Коллекция как шедевр
Возможно, Генри Фрик сам пришел к мысли о коллекции картин, составляющей единое целое с интерьером, созданным под них. А может, увидел что-то подобное где-то. Такие места есть в Италии. Например, Скуола-ди-Сан-Рокко в Венеции, где Фрик наверняка бывал. Огромные полотна Тинторетто там не повешены на стены, а наоборот, стены, мебель, обильная деревянная резьба (тоже, между прочим, шедевр) как бы сгруппированы вокруг картин, что усиливает визуальный эффект.
Однако в Скуола-ди-Сан-Рокко представлены работы одного автора, Фрик же сумел создать единое целое из работ художников, представляющих самые разные страны и даже разную художественную культуру, например из работ Уистлера и Фрагонара. При этом он очень внимательно следил за тем, чтобы картины были созвучны друг другу.
Работы он размещал с невероятной чуткостью — благодаря соседству они заметно выигрывали в восприятии. Примерно то же случалось, когда Фрик оказывался слишком потрясен величием приобретенных полотен: ему подсовывали милые работы Буше, которые просто радовали глаз и немного снижали накал эмоций.
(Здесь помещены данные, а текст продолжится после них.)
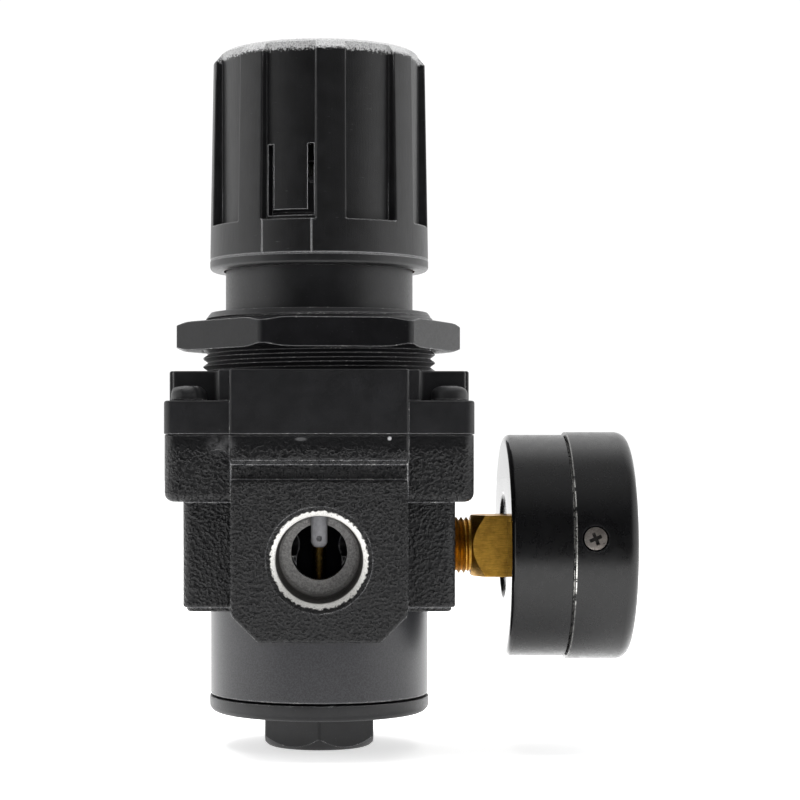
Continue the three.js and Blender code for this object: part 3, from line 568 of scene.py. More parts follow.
def cast_paint():
    """Wrinkled black paint on cast faces, smooth on the turned and upper ones, bare in the ports."""
    m = Finish("cast_paint", BLACK, 0.38, specular=0.45)
    off_axis = m.around(m.x, m.y)
    depth = m.math("ABSOLUTE", m.y)
    textured = m.times(m.span(off_axis, *CYLINDER_EDGE), m.span(m.z, *CASTING_TOP, 1.0, 0.12))
    blobs = m.span(m.noise(1.75, 2.0, 0.5, distortion=0.2), 0.40, 0.64)
    wrinkle = m.plus(blobs, m.times(m.noise(4.5, 2.0, 0.5), 0.2))
    height = m.plus(m.times(wrinkle, textured), m.times(m.noise(9.0, 2.0, 0.6), 0.05))

    ragged = m.span(m.noise(1.6), 0.3, 0.7, -0.18, 0.18)
    in_bore = m.span(m.plus(m.around(m.x, m.z, 0.0, PORT_Z), ragged), *PORT_MOUTH, 1.0, 0.0)
    bare = m.times(in_bore, m.span(depth, 5.0, 6.0))

    paint = m.mix(m.times(m.noise(0.35, 3.0), 0.8), BLACK, (0.004, 0.004, 0.0048))
    cylinder = m.times(m.span(m.z, *CYLINDER_TOP, 1.0, 0.0),
                       m.span(off_axis, *CYLINDER_EDGE, 1.0, 0.0))
    grain = m.span(m.noise(4.0, 3.0, 0.7), 0.35, 0.65)
    paint = m.mix(cylinder, paint, m.mix(grain, (0.013, 0.013, 0.0145), (0.032, 0.032, 0.036)))
    dust = m.span(m.noise(7.0, 2.0, 0.6), 0.70, 0.76)
    edge = m.edges(0.5, 0.02, 0.3)
    chips = m.times(edge, m.span(m.noise(0.9, 4.0, 0.7), 0.5, 0.64))
    # The pale edge colour is a painted highlight where rounded edges catch the light; the chips are
    # paint worn through to metal.
    paint = m.over(paint, (dust, 0.25, WORN), (edge, 0.6, (0.42, 0.42, 0.44)),
                   (chips, 0.8, (0.80, 0.79, 0.77)))
    paint = m.mix(front_flaws(m), paint, (0.55, 0.55, 0.56))

    rough_paint = m.blend(textured, 0.36, m.span(blobs, 0.0, 1.0, 0.40, 0.27))
    rough_metal = m.span(m.noise(3.0), 0.3, 0.7, 0.28, 0.45)
    painted = m.bump(m.times(height, m.math("SUBTRACT", 1.0, bare)), 0.2)
    return m.fed(
        colour=m.mix(bare, paint, port_metal(m, depth)),
        metal=m.times(bare, m.span(depth, 24.5, 26.2, 0.25, 0.8)),
        rough=m.blend(bare, rough_paint, rough_metal),
        normal=m.bump(m.times(bare, m.noise(4.0, 4.0, 0.65)), 0.05, painted))


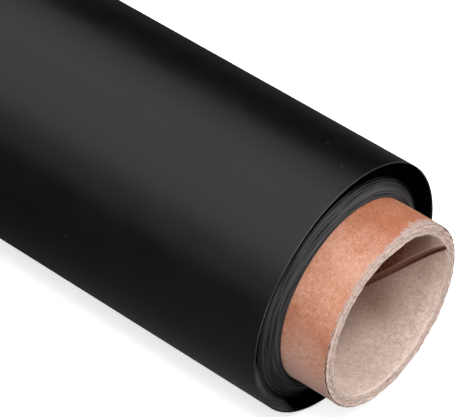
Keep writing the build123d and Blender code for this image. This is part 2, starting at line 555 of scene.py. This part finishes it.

Развеской, дизайном интерьера и подборкой мебели руководил всегда лично сам Генри Фрик. Более того, он оставил очень подробные указания, что и где должно находиться.
Считая, что родственникам и так много чего достанется, Фрик завещал свою коллекцию Нью-Йорку, но с условием, что его картины не будут никуда вывозиться, даже на самую короткую временную экспозицию. Он хотел, чтобы шедевр, составлявший смысл его жизни в последние двадцать лет, вечно пребывал в целости и сохранности.
Тем не менее жена Генри Фрика не решилась расстаться с домом, уже ставшим музеем. Не берусь ее осуждать за это. Но, когда она умерла в 1931 году, дочь исполнила волю отца и отчаянно боролась за то, чтобы в музее все оставалось как было. В какой-то момент она почувствовала, что терпит поражение, и отошла в сторону.
Впрочем, Коллекция Фрика сохранилась более или менее в том виде, в каком ее оставил автор. Собрание значительно выросло, в основном за счет работ превосходного качества, и при развеске нового материала персонал старается следовать заветам Фрика.
Так или иначе, он добился того, что в 99 случаях из 100 его имя вспоминают не в связи с Джонстаунским наводнением или Хоумстедской стальной стачкой, а любуясь шедевром, который он оставил миру.
Если рай и ад все-таки существуют, Генри Фрик, конечно, находится в аду, но, возможно, его иногда отпускают погулять по собственному музею, когда там никого нет. Он ведь не был просто утонченным мерзавцем, каких хватало, к примеру, в эпоху Возрождения, вроде Чезаре Борджа. Он был человеком-машиной, но с живым нутром и развитым чувством прекрасного, а такие заслуживают хоть какого-то снисхождения.